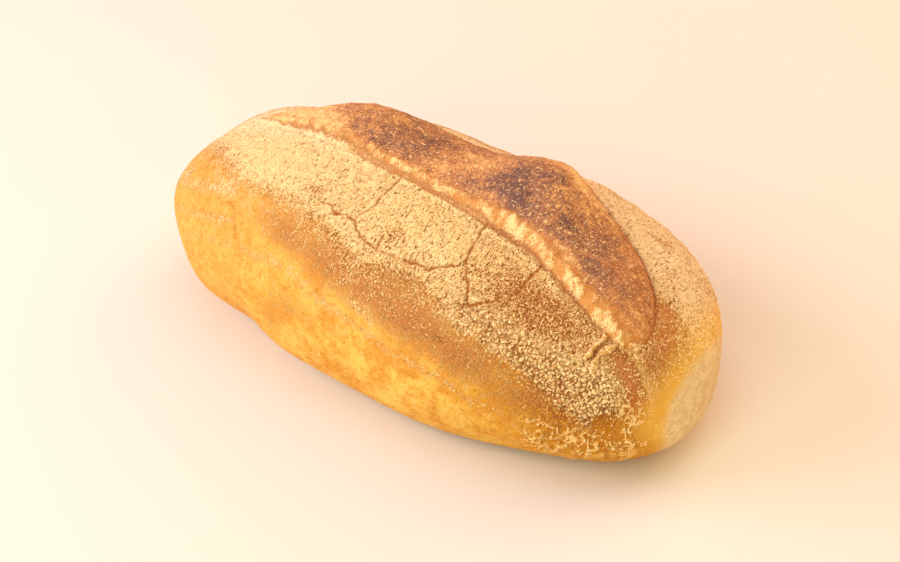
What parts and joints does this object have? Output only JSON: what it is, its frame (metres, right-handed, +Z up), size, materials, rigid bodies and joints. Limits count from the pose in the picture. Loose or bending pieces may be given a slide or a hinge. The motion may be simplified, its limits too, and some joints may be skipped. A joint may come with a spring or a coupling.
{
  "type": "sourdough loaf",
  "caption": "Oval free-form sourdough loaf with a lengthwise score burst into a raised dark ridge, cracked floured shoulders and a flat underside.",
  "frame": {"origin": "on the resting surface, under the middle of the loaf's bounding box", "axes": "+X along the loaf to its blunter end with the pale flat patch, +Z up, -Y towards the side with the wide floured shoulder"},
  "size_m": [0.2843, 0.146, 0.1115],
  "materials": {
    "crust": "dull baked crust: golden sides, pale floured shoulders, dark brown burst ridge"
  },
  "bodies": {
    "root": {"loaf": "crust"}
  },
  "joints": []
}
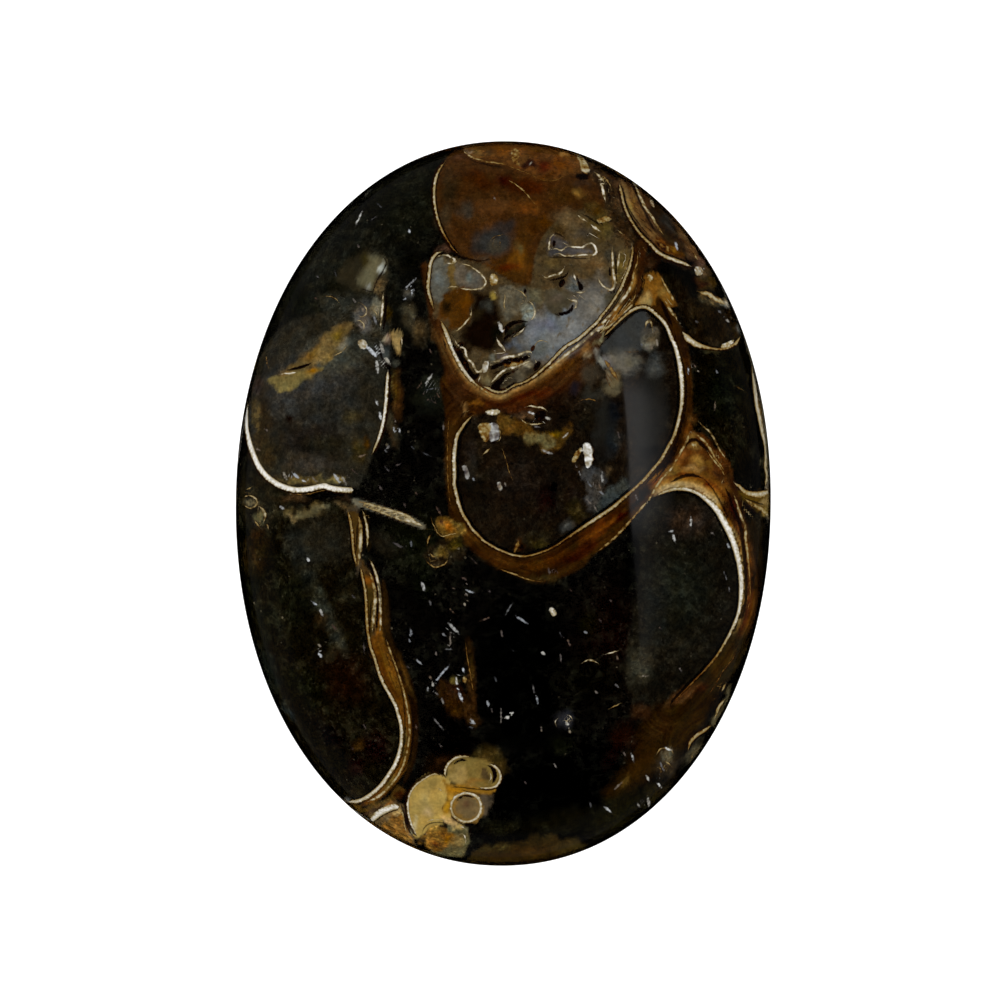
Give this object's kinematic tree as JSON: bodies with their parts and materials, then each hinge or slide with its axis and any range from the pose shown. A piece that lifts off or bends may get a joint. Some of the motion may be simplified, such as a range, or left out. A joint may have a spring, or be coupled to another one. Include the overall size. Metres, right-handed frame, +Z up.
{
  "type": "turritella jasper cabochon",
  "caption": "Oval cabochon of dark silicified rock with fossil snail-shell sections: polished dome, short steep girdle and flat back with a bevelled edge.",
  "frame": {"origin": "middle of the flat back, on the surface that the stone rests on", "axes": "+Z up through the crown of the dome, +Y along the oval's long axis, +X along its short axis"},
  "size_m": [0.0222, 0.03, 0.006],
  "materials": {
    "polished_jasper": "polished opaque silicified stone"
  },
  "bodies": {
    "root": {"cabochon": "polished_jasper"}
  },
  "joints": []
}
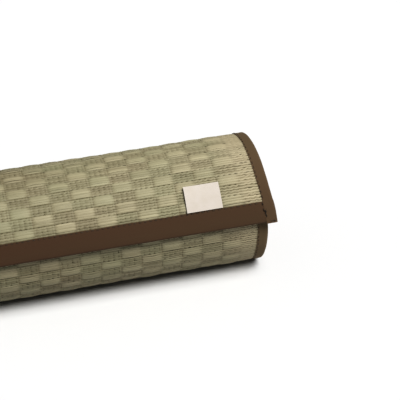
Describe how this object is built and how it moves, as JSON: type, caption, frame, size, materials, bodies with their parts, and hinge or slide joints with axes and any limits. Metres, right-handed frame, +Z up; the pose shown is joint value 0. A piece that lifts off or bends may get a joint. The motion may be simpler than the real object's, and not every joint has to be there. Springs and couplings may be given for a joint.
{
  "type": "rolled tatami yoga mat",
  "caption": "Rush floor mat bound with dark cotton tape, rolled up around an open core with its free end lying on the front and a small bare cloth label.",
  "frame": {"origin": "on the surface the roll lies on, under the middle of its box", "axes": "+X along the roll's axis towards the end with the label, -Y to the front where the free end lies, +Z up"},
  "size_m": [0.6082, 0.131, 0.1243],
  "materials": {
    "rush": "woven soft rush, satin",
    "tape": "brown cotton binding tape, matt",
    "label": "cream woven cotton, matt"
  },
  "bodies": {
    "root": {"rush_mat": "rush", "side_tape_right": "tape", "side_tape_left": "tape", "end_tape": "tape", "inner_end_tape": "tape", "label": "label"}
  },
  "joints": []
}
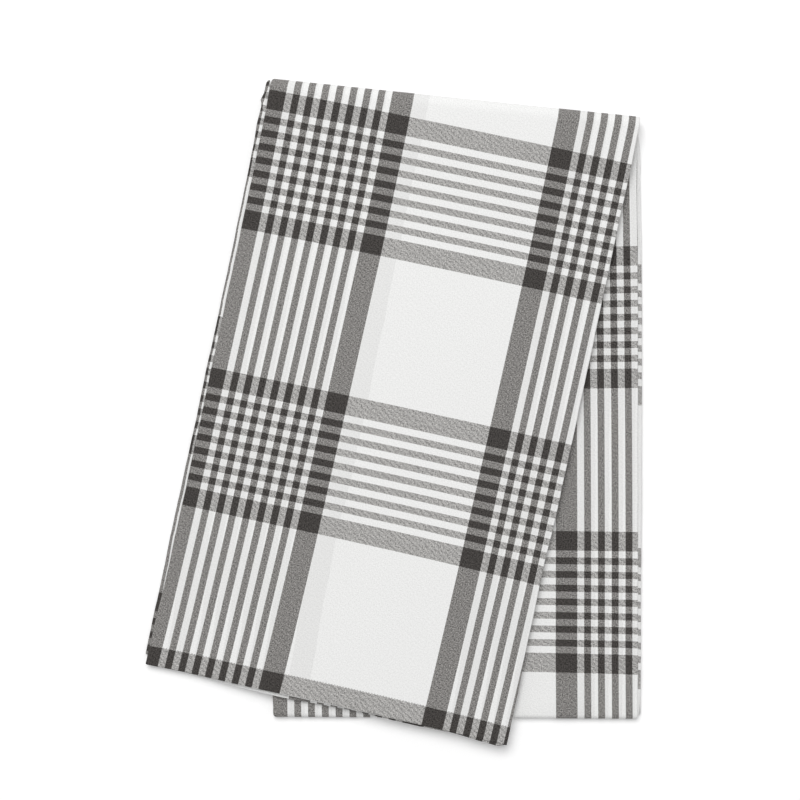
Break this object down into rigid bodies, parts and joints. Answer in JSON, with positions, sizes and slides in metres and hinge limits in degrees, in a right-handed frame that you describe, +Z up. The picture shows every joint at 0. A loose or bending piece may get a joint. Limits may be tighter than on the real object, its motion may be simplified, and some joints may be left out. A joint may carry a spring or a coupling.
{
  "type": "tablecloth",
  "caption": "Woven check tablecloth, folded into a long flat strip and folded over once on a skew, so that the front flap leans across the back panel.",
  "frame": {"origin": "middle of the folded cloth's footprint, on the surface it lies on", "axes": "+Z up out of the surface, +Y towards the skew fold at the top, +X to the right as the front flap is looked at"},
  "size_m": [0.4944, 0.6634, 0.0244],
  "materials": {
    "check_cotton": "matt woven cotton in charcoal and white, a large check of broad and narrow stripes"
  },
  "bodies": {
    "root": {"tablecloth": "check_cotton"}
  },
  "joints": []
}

** Exercise **
Write out the entries in full, exactly as given.

** Expected answer **
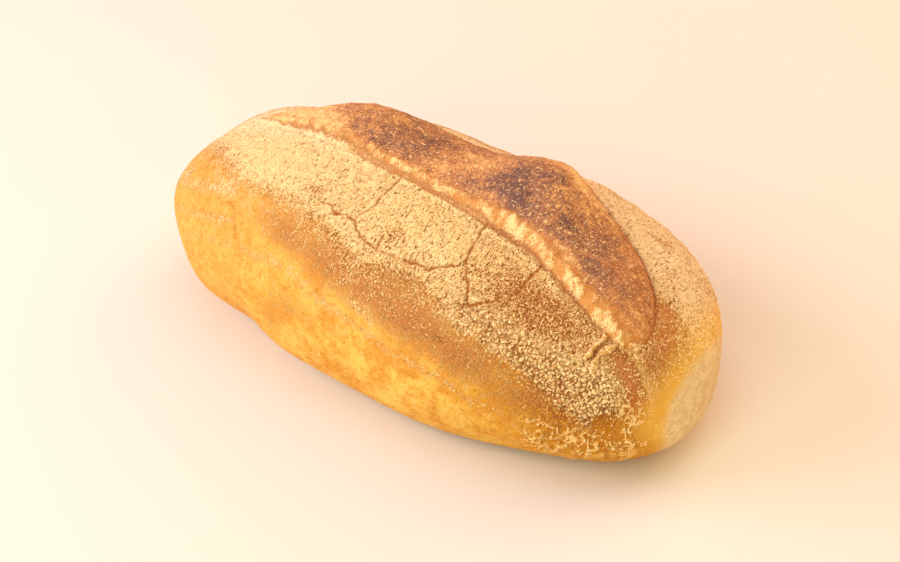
What parts and joints does this object have? Output only JSON: what it is, its frame (metres, right-handed, +Z up), size, materials, rigid bodies and joints. Limits count from the pose in the picture. Loose or bending pieces may be given a slide or a hinge. The motion may be simplified, its limits too, and some joints may be skipped. A joint may come with a spring or a coupling.
{
  "type": "sourdough loaf",
  "caption": "Oval free-form sourdough loaf with a lengthwise score burst into a raised dark ridge, cracked floured shoulders and a flat underside.",
  "frame": {"origin": "on the resting surface, under the middle of the loaf's bounding box", "axes": "+X along the loaf to its blunter end with the pale flat patch, +Z up, -Y towards the side with the wide floured shoulder"},
  "size_m": [0.2843, 0.146, 0.1115],
  "materials": {
    "crust": "dull baked crust: golden sides, pale floured shoulders, dark brown burst ridge"
  },
  "bodies": {
    "root": {"loaf": "crust"}
  },
  "joints": []
}
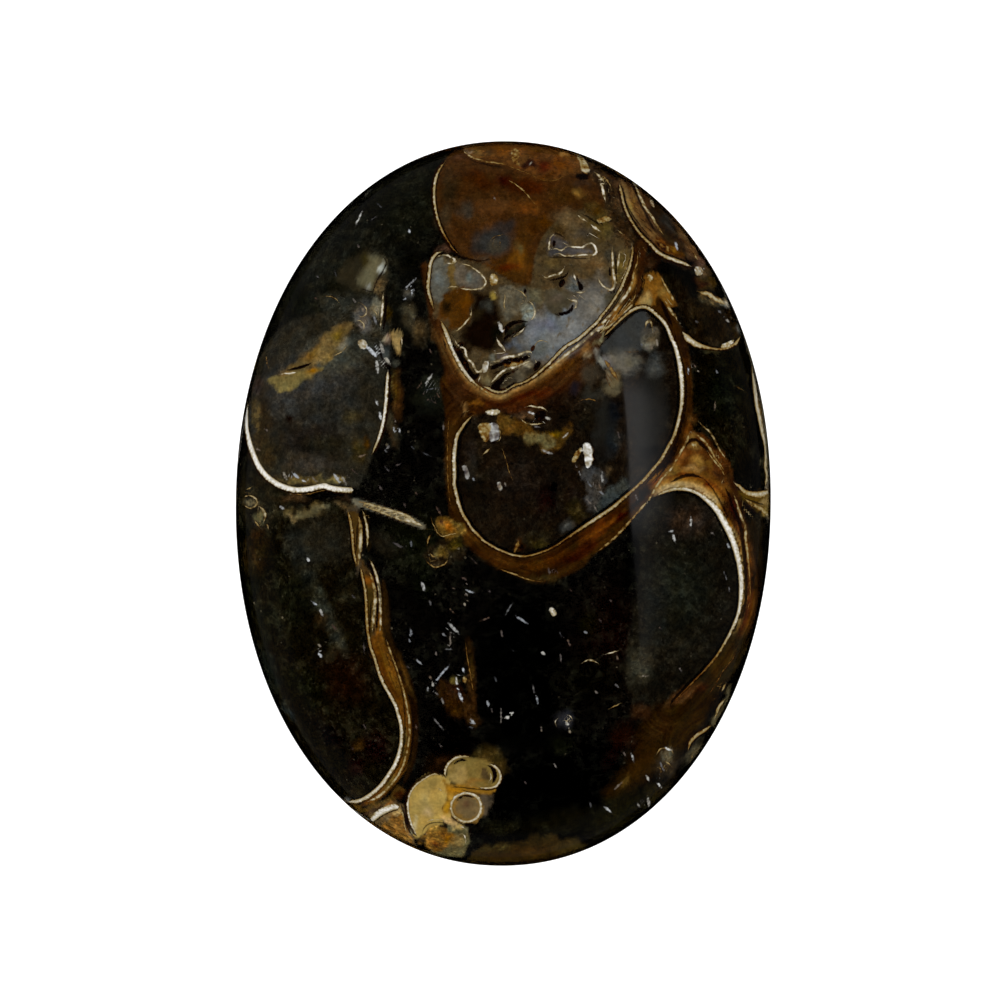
Give this object's kinematic tree as JSON: bodies with their parts and materials, then each hinge or slide with its axis and any range from the pose shown. A piece that lifts off or bends may get a joint. Some of the motion may be simplified, such as a range, or left out. A joint may have a spring, or be coupled to another one. Include the overall size. Metres, right-handed frame, +Z up.
{
  "type": "turritella jasper cabochon",
  "caption": "Oval cabochon of dark silicified rock with fossil snail-shell sections: polished dome, short steep girdle and flat back with a bevelled edge.",
  "frame": {"origin": "middle of the flat back, on the surface that the stone rests on", "axes": "+Z up through the crown of the dome, +Y along the oval's long axis, +X along its short axis"},
  "size_m": [0.0222, 0.03, 0.006],
  "materials": {
    "polished_jasper": "polished opaque silicified stone"
  },
  "bodies": {
    "root": {"cabochon": "polished_jasper"}
  },
  "joints": []
}
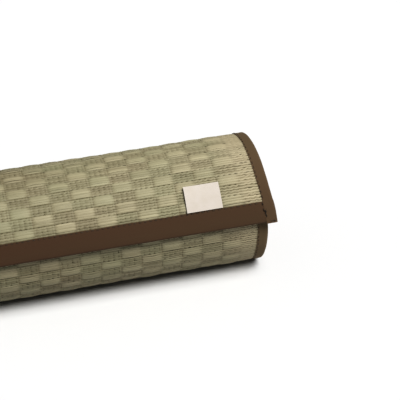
Describe how this object is built and how it moves, as JSON: type, caption, frame, size, materials, bodies with their parts, and hinge or slide joints with axes and any limits. Metres, right-handed frame, +Z up; the pose shown is joint value 0. A piece that lifts off or bends may get a joint. The motion may be simpler than the real object's, and not every joint has to be there. Springs and couplings may be given for a joint.
{
  "type": "rolled tatami yoga mat",
  "caption": "Rush floor mat bound with dark cotton tape, rolled up around an open core with its free end lying on the front and a small bare cloth label.",
  "frame": {"origin": "on the surface the roll lies on, under the middle of its box", "axes": "+X along the roll's axis towards the end with the label, -Y to the front where the free end lies, +Z up"},
  "size_m": [0.6082, 0.131, 0.1243],
  "materials": {
    "rush": "woven soft rush, satin",
    "tape": "brown cotton binding tape, matt",
    "label": "cream woven cotton, matt"
  },
  "bodies": {
    "root": {"rush_mat": "rush", "side_tape_right": "tape", "side_tape_left": "tape", "end_tape": "tape", "inner_end_tape": "tape", "label": "label"}
  },
  "joints": []
}
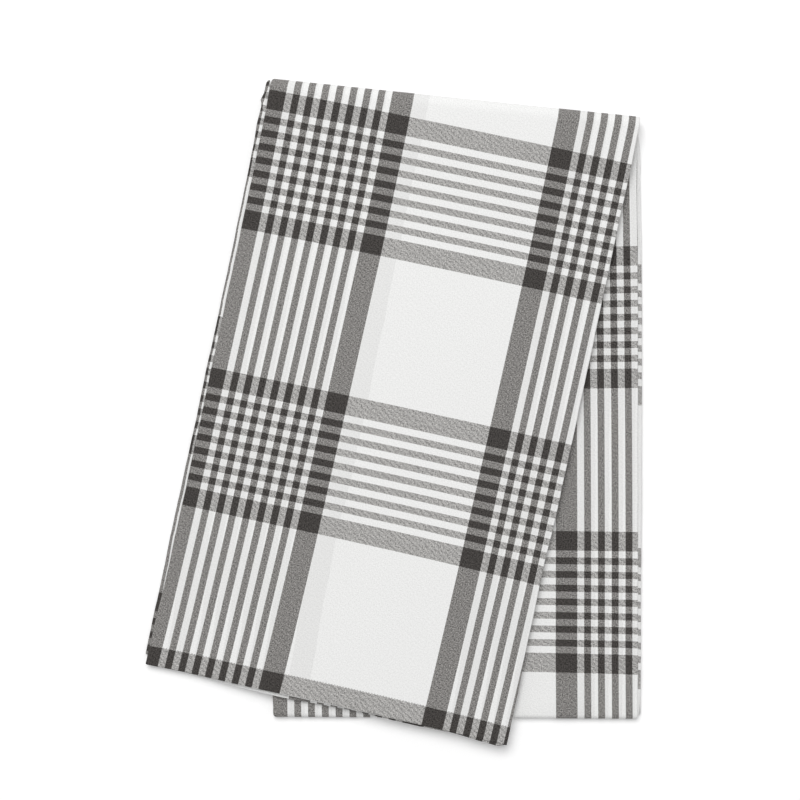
Break this object down into rigid bodies, parts and joints. Answer in JSON, with positions, sizes and slides in metres and hinge limits in degrees, in a right-handed frame that you describe, +Z up. The picture shows every joint at 0. A loose or bending piece may get a joint. Limits may be tighter than on the real object, its motion may be simplified, and some joints may be left out. A joint may carry a spring or a coupling.
{
  "type": "tablecloth",
  "caption": "Woven check tablecloth, folded into a long flat strip and folded over once on a skew, so that the front flap leans across the back panel.",
  "frame": {"origin": "middle of the folded cloth's footprint, on the surface it lies on", "axes": "+Z up out of the surface, +Y towards the skew fold at the top, +X to the right as the front flap is looked at"},
  "size_m": [0.4944, 0.6634, 0.0244],
  "materials": {
    "check_cotton": "matt woven cotton in charcoal and white, a large check of broad and narrow stripes"
  },
  "bodies": {
    "root": {"tablecloth": "check_cotton"}
  },
  "joints": []
}